Speaking of enemies, I don't know if it's the A.I. or what, but they were easy as hell to kill. The only tough enemies were Brutes and Banshees, and they're only tough because they have a lot of armor and they get can up in your grill quickly. Cerberus grunts, husks, and marauders were laughable. I only died about 4 times in the whole ~30 hours it took to beat the game. So enemies only come in two varieties: easy or tough.

Also, no vehicles to control. Running people over in the M35 Mako was very satisfying in the first game.

--------

To be honest, I would of enjoyed this series more if:

A)The scope of the game's story was less apocalyptic/war-driven and was a bit more casual; like the first game before you found out about the coming apocalypse. You had a mission to find Saren, but it didn't feel all that urgent. You were free to go explore and do side-quests that weren't related to the game's main plot. Nearly all the side quests in Mass Effect 3 are related to the war, which in turns makes them related to the main plot.

B)If they used some sort of quasi turn-based combat system like Fallout.

- This game has its own touches that didn't exist in the previous games, such as team members moving around the Normandy and Citadel and having conversations with other and you, instead of staying in their rooms and saying the same crap long periods of time. That's pretty much unprecedented.

- The Citadel in this game is a fine version. It rivals that in the first game, is less annoying to get around, and you even get to explore the inside of it in some battles.

- Mass Effect 1 was in no way polished; to claim ME3 is less so is laughable.

- Enemies were about the same in terms of difficulty as in ME2 on Normal, except Banshees and Brutes are actually pretty bitchy.

- The Mako sucks.

- The weapons in this game are highly differentiable. As a soldier, there was a wide variation in the different assault rifles and sniper rifles. Only thing is, the Geth pulse rifle is so superior it's kind of unfair.

- The inventory system in Mass Effect 1 was nothing short of atrocious. Bringing it up as a strength compared to this game seems backwards.

- Credits aren't pointless; you can buy the damned Black Widow in the Spectre shop. Credit were more pointless in ME1, because you could easily have 9,999,999 of them and buy anything. In this game they are at least a constraint throughout the game. And yes, you can buy weapons, armor, upgrades, mods, and models/ships. What else would you want to buy? That's how all the games have been.
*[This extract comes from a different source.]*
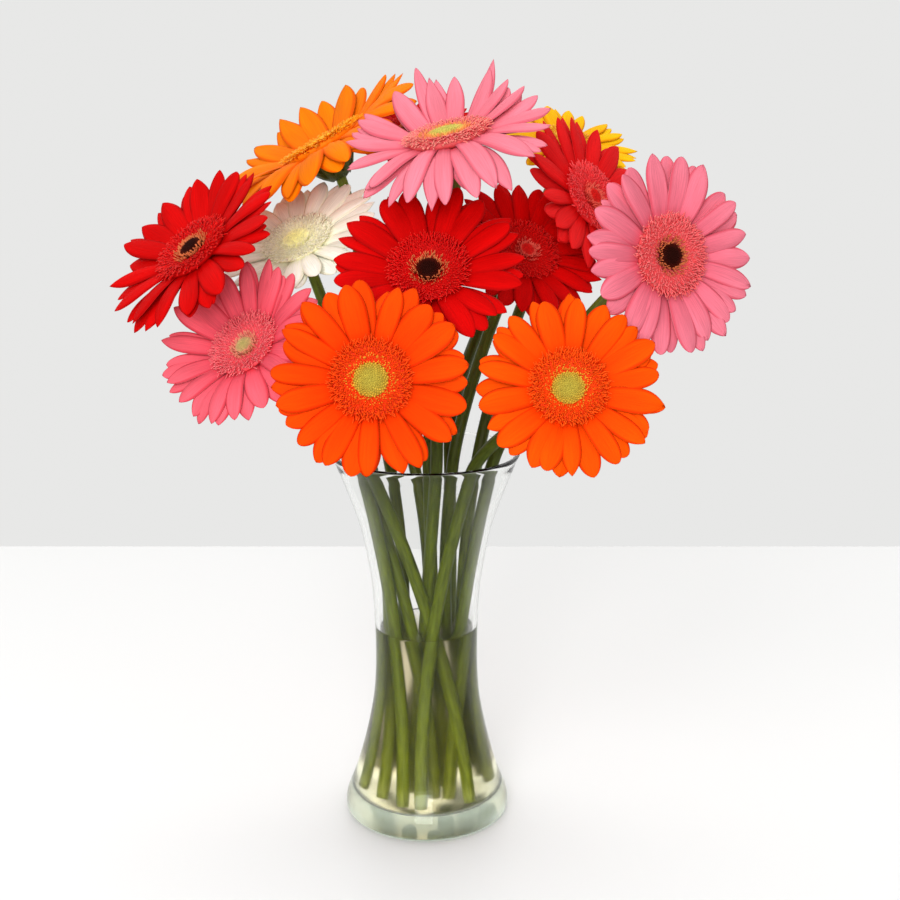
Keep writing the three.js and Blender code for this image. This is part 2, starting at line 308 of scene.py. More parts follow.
# points of the rim, from where the water's level meets the wall
BRIM = np.array([(0, 0), (0, 1.3), (-0.5, 0.7), (-1.2, 0.25), (-2.4, 0)])
wet_wall = between(moved_in(outer_wall, WALL - CLING), INNER_WALL_FROM, WATER_LEVEL - 1)
brim_radius = np.interp(WATER_LEVEL, outer_wall[:, 1], outer_wall[:, 0]) - WALL + CLING
water_profile = np.concatenate([
    [(0, VASE_FLOOR - CLING), (20, VASE_FLOOR - CLING)],
    FLOOR_EDGE[::-1] + (CLING, -CLING),
    wet_wall,
    BRIM + (brim_radius, WATER_LEVEL),
    [(12, WATER_LEVEL), (0, WATER_LEVEL)],
])
clear_water = clear_finish(
    "clear_water", shade=(0.94, 0.94, 0.86), bend=1.3, haze=0.27, depth_colour=(0.86, 0.76, 0.42), density=22)
lay_skins("water_body", [turned(water_profile, VASE_COLUMNS)], clear_water, ["water"])


# The flowers as the bunch is arranged. eye is the middle of a face, and facing its azimuth to the right of
# the front and its elevation, in degrees. reach is the head's radius, and cup and bend shape the bowl of its
# petals. The stem passes the mouth, the waist and the floor of the vase at a radius and an angle.
FLOWERS = {
    "orange_front_left": dict(eye=(-26, -100, 291), facing=(0, 20), reach=51.5, cup=9, bend=0,
                              mouth=(41.8, 225), waist=(17.4, 301), foot=(34.8, 315)),
    "orange_front_right": dict(eye=(76, -91, 285), facing=(0, 26), reach=49.5, cup=9, bend=0,
                               mouth=(42, 308), waist=(23.5, 273), foot=(32.8, 265)),
    "pink_right": dict(eye=(133, -45, 349), facing=(27, 11), reach=54.5, cup=6, bend=-2,
                       mouth=(41.5, 338), waist=(19.2, 345), foot=(22.1, 302)),
    "red_centre": dict(eye=(3, -54, 342), facing=(-4, 42), reach=53, cup=9, bend=0,
                       mouth=(33.9, 281), waist=(3.6, 232), foot=(11.8, 226)),
    "pink_top": dict(eye=(13, -14, 412), facing=(-50, 73), reach=59, cup=3, bend=25,
                     mouth=(14.1, 278), waist=(5.9, 37), foot=(8.2, 13)),
    "red_left": dict(eye=(-129, -20, 350), facing=(-50, 47), reach=56, cup=5, bend=9,
                     mouth=(39.2, 184), waist=(12.2, 247), foot=(15, 285)),
    "pink_left": dict(eye=(-97, -50, 300), facing=(-36, 42), reach=49, cup=9, bend=14,
                      mouth=(41.1, 207), waist=(22.7, 226), foot=(32.4, 246)),
    "amber_top_left": dict(eye=(-63, 69, 405), facing=(-84, 60), reach=67, cup=9, bend=22,
                           mouth=(38.4, 129), waist=(17.2, 149), foot=(33.2, 221)),
    "cream_left": dict(eye=(-76, 28, 351), facing=(-32, 55), reach=53, cup=5, bend=0,
                       mouth=(36, 161), waist=(23.4, 187), foot=(34.6, 190)),
    "yellow_back_right": dict(eye=(91, 122, 407), facing=(30, 66), reach=47, cup=3, bend=4,
                              mouth=(32.2, 64), waist=(22.7, 49), foot=(34.2, 69)),
    "red_upper_right": dict(eye=(100, 47, 375), facing=(50, 28), reach=55, cup=4, bend=0,
                            mouth=(32.6, 18), waist=(22.4, 10), foot=(31.3, 7)),
    "red_middle_right": dict(eye=(59, 13, 346), facing=(26, 38), reach=47, cup=5, bend=0,
                             mouth=(16.6, 346), waist=(14.9, 30), foot=(27.7, 30)),
    "red_back": dict(eye=(-10, 106, 414), facing=(-10, 66), reach=44, cup=4, bend=2,
                     mouth=(33.5, 107), waist=(21, 90), foot=(28.4, 129)),
}
HEAD_REACH = 50
ROOT_RADIUS = 12.4


def head_axes(flower):
    """The directions across a head, up its face and forward, as the rows of a matrix."""
    azimuth, elevation = np.radians(flower["facing"])
    forward = np.array([
        np.sin(azimuth) * np.cos(elevation), -np.cos(azimuth) * np.cos(elevation), np.sin(elevation)])
    across = np.cross((0, 0, 1), forward)
    across /= np.linalg.norm(across)
    return np.stack([across, np.cross(forward, across), forward])


def on_head(points, flower):
    """Points given round the middle of a head of reach 50 that faces +Z, put in place on their flower."""
    size = flower["reach"] / HEAD_REACH
    return points @ head_axes(flower) * size + flower["eye"]


# The stems: bare, juicy, finely ribbed scapes covered with short soft hairs, cut square and standing on the
# floor of the vase. Over its mouth each becomes a neck that bends to the back of its head.
STEM_SEED = 100
STEM_RADIUS = 3.85
STEM_SEAT = 0.3
STEM_INSET = 0.1
STEM_TAPER = 0.5
CUT_EDGE = 0.93
RIBS = 7
RIB_HEIGHT = 0.035
RIB_TWIST = 2
STEM_COLUMNS = 20
BOW_ROWS = 48
NECK_ROWS = 40
MOUTH_LEVEL = 222
WAIST_LEVEL = 100
NECK_BACK = 10
NECK_RISE = 0.3
NECK_BEND = 0.18
HAIRS = 420
HAIR_LENGTH = (1.3, 2.1)
HAIR_LEAN = (0, 0.9)
HAIR_RADIUS = 0.07
HAIR_SINK = 0.75
HAIR_FOOT = 0.3
HAIR_MARK = (0.9, 0, 0.9)


def bezier(points, t):
    """The Bezier curve of the points at each t: the points weighted by the terms of ((1 - t) + t)^n."""
    n = len(points) - 1
    t = t[:, None]
    return sum(math.comb(n, k) * (1 - t)**(n - k) * t**k * np.asarray(p) for k, p in enumerate(points))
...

Not everything you're saying is wrong, but the above really sticks out.
 

Dresden

Member
That's why they shouldn't try to append or "clarify" anything. They should just do it over, period. No indoctrination. No holokid. Redo everything from the moment Shepard and the troops start running up on Harbinger.

That's . . . pretty much what indoctrination is. lol.
 

Coxswain

Member
Well, at least we've reached the point in the cycle where someone is lamenting the loss of the bypass and hacking minigames from ME2.
 

flyover

Member
That's . . . pretty much what indoctrination is. lol.

Ha! I know what you're saying, but they shouldn't even go with the "it was all a dream" bit. I mean they should hit the rewind button and disavow that any of that ever happened, in or out of Shepard's mind.
 
My god I hope that is real.

Finally watched that 23 min video and I'm 100% onboard the indoc theory, it's really genius -- they just fucked up and never finished the game. Also I can't fathom why people still don't believe it...

Bioware fucking up and writing a bad ending is a million times more believable than them planning to ship the game with an incomplete ending.

Plus, they'd be telling anyone who picked Control or Synthesis that they outright picked the wrong ending. That would be completely insane.
 

flyover

Member
Love that article from yesterday that says (paraphrasing) when much of your audience is begging you to change your ending to it all being a dream, you know you fucked up.
 
Bioware fucking up and writing a bad ending is a million times more believable than them planning to ship the game with an incomplete ending.

Plus, they'd be telling anyone who picked Control or Synthesis that they outright picked the wrong ending. That would be completely insane.

I think it would be pretty ballsy for a game company to tell its fanbase that any choice besides genocide was the wrong choice.